You may have pulled out a pencil and paper—or a calculator—for that one. But believe it or not, one woman found the right answer (18,947,668,177,995,426,462,773,730) in 1980 without the use of either. Even more impressive, she did so in just 28 seconds!

Which mathematician achieved this? Her name was Shakuntala Devi, and she was the first recorded Indian woman to become a mathematician. However, her talents didn’t stop with math. Devi was also a talented writer and wrote several books.

Shakuntala Devi was born on November 4, 1929, in Bangalore, India. Her father worked for a circus as a magician, lion tamer, and trapeze artist. As a child, Devi traveled with the circus as her father performed.

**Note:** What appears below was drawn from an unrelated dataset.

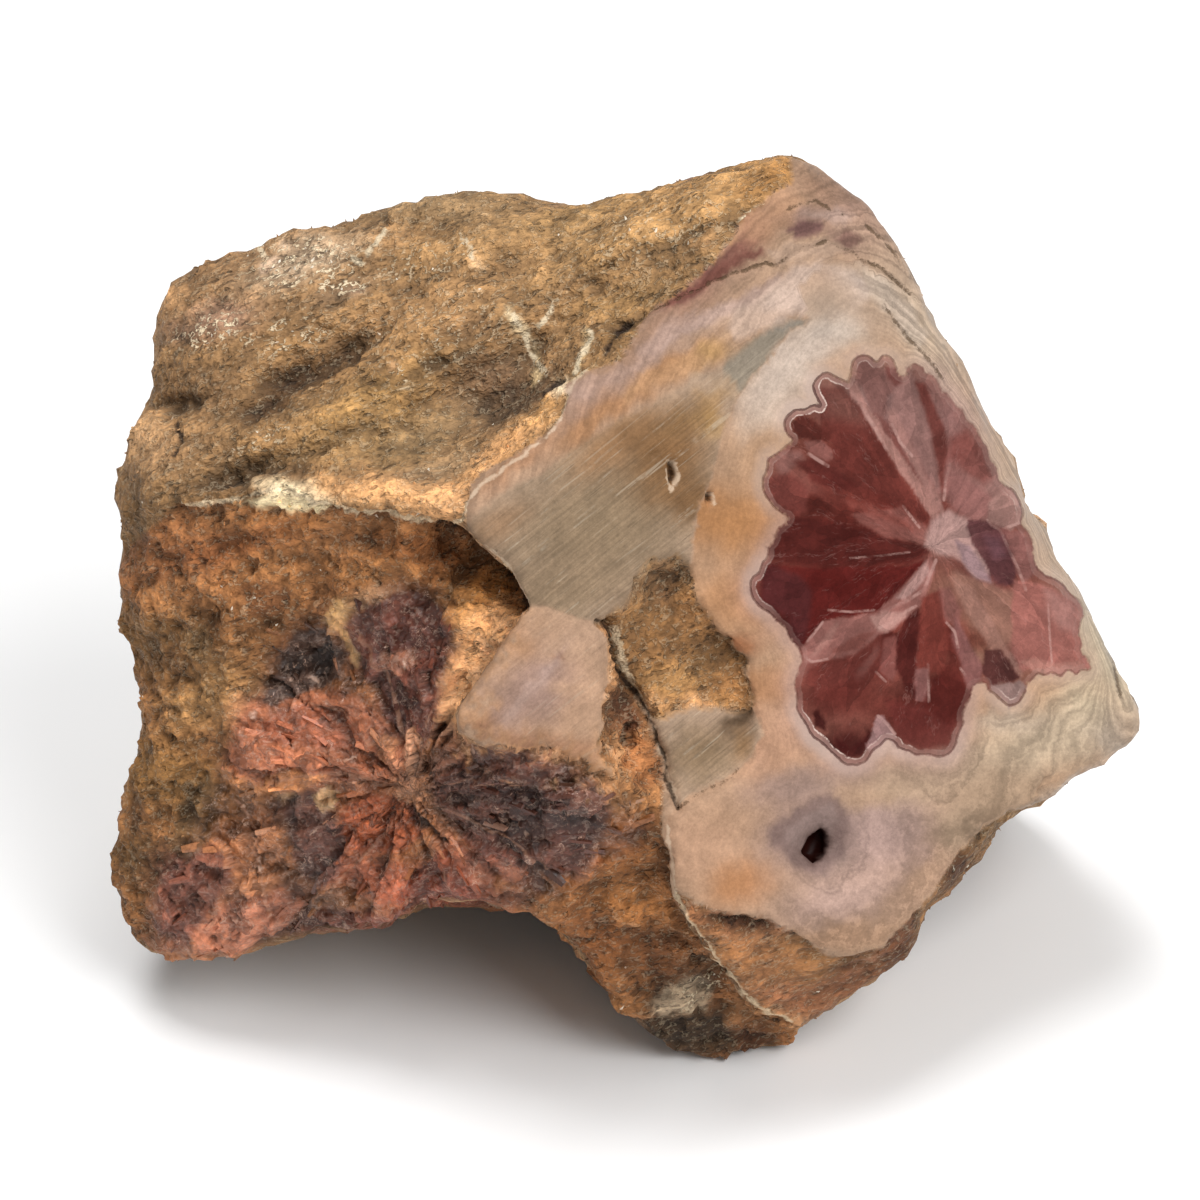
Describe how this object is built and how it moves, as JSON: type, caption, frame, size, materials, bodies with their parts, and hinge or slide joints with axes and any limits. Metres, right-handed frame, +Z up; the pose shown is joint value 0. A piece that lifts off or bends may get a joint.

When Devi was three, her father discovered she had a special talent. When they played cards together, she always won. Devi did so by memorizing all of the cards and the order in which they were dealt. This was an exceptional ability to display at such a young age.

That’s why many people called Devi a child prodigy. Unfortunately, Devi had to leave school at the age of six. Still, she continued to study math concepts on her own. She soon began to earn money by demonstrating her talents at various colleges and universities.

Devi showed a strong understanding of multiplication. She was able to find the product of numbers that were 13 digits long! She could also find the cube roots of large numbers in mere seconds. Devi once even found the 7th root of a 27-digit number in just 40 seconds.

Devi had another unique skill related to her understanding of numbers. She could identify the day of the week on which any date in history fell. Even more impressive, she could do so within one second of hearing the date. This and her other talents were verified in 1988 by a test at the University of California, Berkeley.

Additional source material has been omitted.